Com a produção desses campos prevista para atingir o pico até o fim da década, a indústria do petróleo acredita que a próxima grande descoberta do país está em um trecho de 2,2 mil quilômetros do Oceano Atlântico ao longo da costa norte, conhecido como Margem Equatorial. O governo estima que a área possa conter até 10 bilhões de barris recuperáveis.
Essa busca por novas reservas foi o motivo da polêmica decisão, em 20 de outubro, do Ibama (o órgão regulador ambiental brasileiro), de conceder à Petrobras uma licença de perfuração exploratória para uma área conhecida como Bloco 59, localizada a 540 quilômetros da foz rio Amazonas e a 175 quilômetros do litoral do Estado do Amapá.

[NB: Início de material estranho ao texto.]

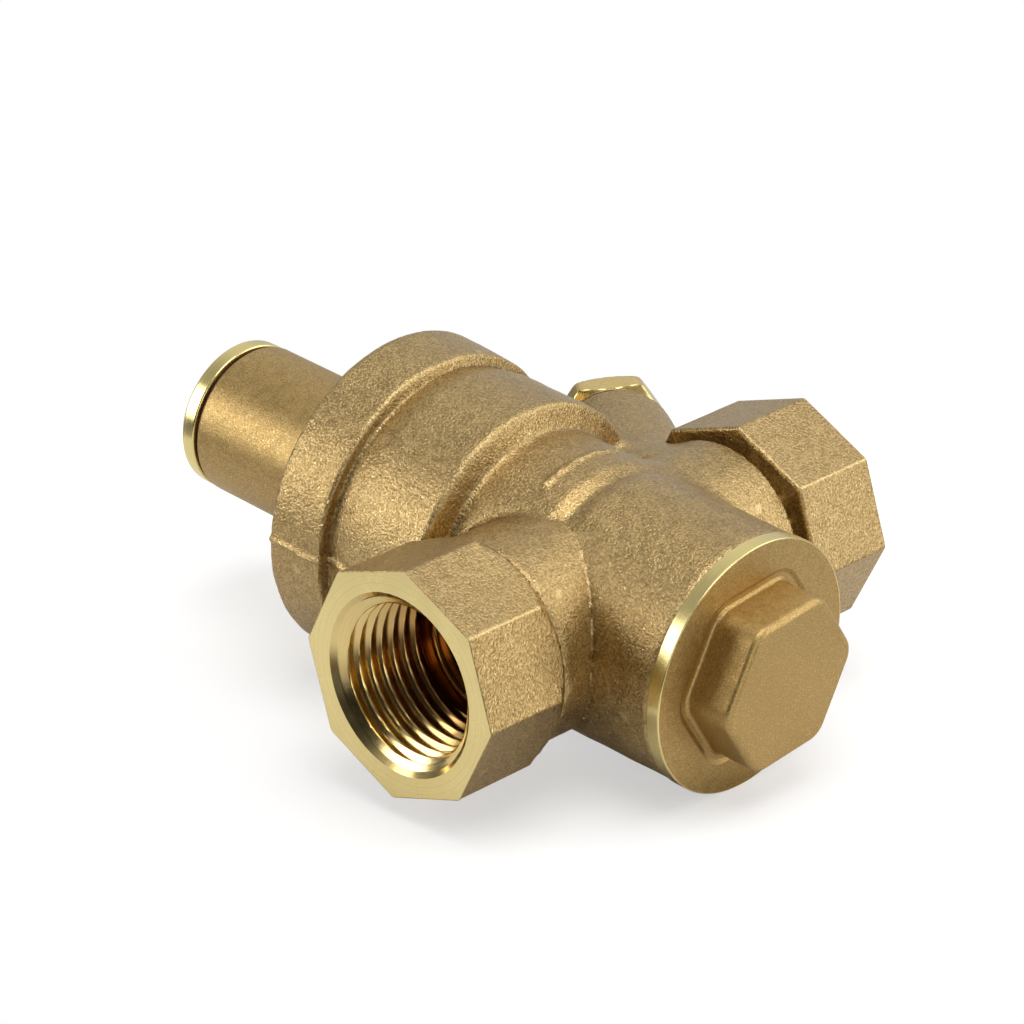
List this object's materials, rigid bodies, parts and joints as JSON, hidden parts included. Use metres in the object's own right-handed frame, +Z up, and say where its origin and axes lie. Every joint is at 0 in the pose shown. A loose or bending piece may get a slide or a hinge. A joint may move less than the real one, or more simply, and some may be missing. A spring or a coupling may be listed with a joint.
{
  "type": "water pressure regulator",
  "caption": "In-line brass water pressure reducing valve with octagonal threaded ports, a sprung adjuster at one end, a hexagonal bottom plug at the other and an angled gauge boss.",
  "frame": {"origin": "centre of the bottom plug's hexagonal end face, on the valve axis", "axes": "+X along the valve axis out through the bottom plug, so the adjuster is at -X; +Y along the flow axis from inlet to outlet; +Z up with the valve lying on its side; the flow axis crosses the valve axis at x = -29.35 mm"},
  "size_m": [0.0921, 0.0734, 0.0412],
  "materials": {
    "cast_brass": "blasted casting",
    "machined_brass": "turned",
    "steel": "drawn wire and turned steel",
    "rubber": "matt",
    "fibre": "matt fibre",
    "ptfe": "matt"
  },
  "bodies": {
    "housing": {"valve_body": "cast_brass", "spring_bonnet": "cast_brass", "bonnet_gasket": "fibre", "valve_seat": "machined_brass", "seat_oring": "rubber", "main_spring": "steel"},
    "cap_seal": {"cap_gasket": "fibre"},
    "cap": {"adjuster_cap": "machined_brass"},
    "spring_seat": {"spring_top_seat": "steel"},
    "adjuster": {"adjusting_screw": "machined_brass"},
    "shuttle": {"piston": "machined_brass", "piston_guide_ring": "ptfe", "piston_oring": "rubber", "disc_washer": "steel", "valve_disc": "rubber", "disc_holder": "machined_brass", "guide_nut": "machined_brass", "guide_oring": "rubber"},
    "plug_seal": {"plug_oring": "rubber"},
    "plug": {"bottom_plug": "cast_brass"},
    "gauge_seal": {"gauge_plug_washer": "fibre"},
    "gauge_stopper": {"gauge_plug": "machined_brass"}
  },
  "joints": [
    {"name": "cap_travel", "type": "slide", "parent": "housing", "child": "cap_seal", "axis": [-1, 0, 0], "range_m": [0, 0.004]},
    {"name": "cap_turn", "type": "hinge", "parent": "cap_seal", "child": "cap", "pos_m": [0, 0, 0], "axis": [-1, 0, 0], "range_deg": [0, 1440]},
    {"name": "adjuster_travel", "type": "slide", "parent": "housing", "child": "spring_seat", "axis": [1, 0, 0], "range_m": [-0.001, 0.005], "deforming": ["main_spring"]},
    {"name": "adjuster_turn", "type": "hinge", "parent": "spring_seat", "child": "adjuster", "pos_m": [0, 0, 0], "axis": [1, 0, 0], "range_deg": [-360, 1800]},
    {"name": "piston_travel", "type": "slide", "parent": "housing", "child": "shuttle", "axis": [-1, 0, 0], "range_m": [0, 0.0024], "deforming": ["main_spring"]},
    {"name": "plug_travel", "type": "slide", "parent": "housing", "child": "plug_seal", "axis": [1, 0, 0], "range_m": [0, 0.0105]},
    {"name": "plug_turn", "type": "hinge", "parent": "plug_seal", "child": "plug", "pos_m": [0, 0, 0], "axis": [1, 0, 0], "range_deg": [0, 2520]},
    {"name": "gauge_plug_travel", "type": "slide", "parent": "housing", "child": "gauge_seal", "axis": [-0.788, 0.6157, 0], "range_m": [0, 0.00726]},
    {"name": "gauge_plug_turn", "type": "hinge", "parent": "gauge_seal", "child": "gauge_stopper", "pos_m": [-0.05525, 0.0303, 0], "axis": [-0.788, 0.6157, 0], "range_deg": [0, 2880]}
  ],
  "couplings": [
    {"joint": "cap_travel", "follows": "cap_turn", "m_per_rad": 0.00015915},
    {"joint": "adjuster_travel", "follows": "adjuster_turn", "m_per_rad": 0.00015915},
    {"joint": "plug_travel", "follows": "plug_turn", "m_per_rad": 0.00023873},
    {"joint": "gauge_plug_travel", "follows": "gauge_plug_turn", "m_per_rad": 0.00014435}
  ]
}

O Brasil e outros países preveem uma lacuna no fornecimento de petróleo no fim desta década e estarão prontos para preenchê-la, afirma Jason Bordoff, diretor fundador do Centro de Política Energética Global da Universidade Columbia.
“A ação mais importante e eficaz para desestimular o Brasil e outros países a seguir adiante com seus planos de produção de petróleo é mudar os incentivos econômicos acelerando de forma decisiva a adoção de veículos elétricos e outras tecnologias que alterem as perspectivas de demanda por petróleo”, diz ele.
Na Colômbia, a guerra de Petro contra os combustíveis fósseis pode estar perdendo força. Candidatos de esquerda e de direita à eleição presidencial do próximo ano prometem reverter as políticas energéticas do presidente. “Se Deus nos deu petróleo, carvão e gás, vamos usar o petróleo, o carvão e o gás”, postou nas redes sociais Claudia López, ex-prefeita de Bogotá e candidata presidencial de centro esquerda.
“É impressionante como Petro gerou uma reação contrária… Antes havia um consenso muito mais voltado às causas ambientais entre a elite colombiana”, diz Monaldi da Universidade Rice. “Agora, o discurso é mais do tipo: ‘Temos que aumentar a produção de petróleo para viabilizar polícias sociais e o desenvolvimento econômico’. Houve uma grande mudança de perspectiva.”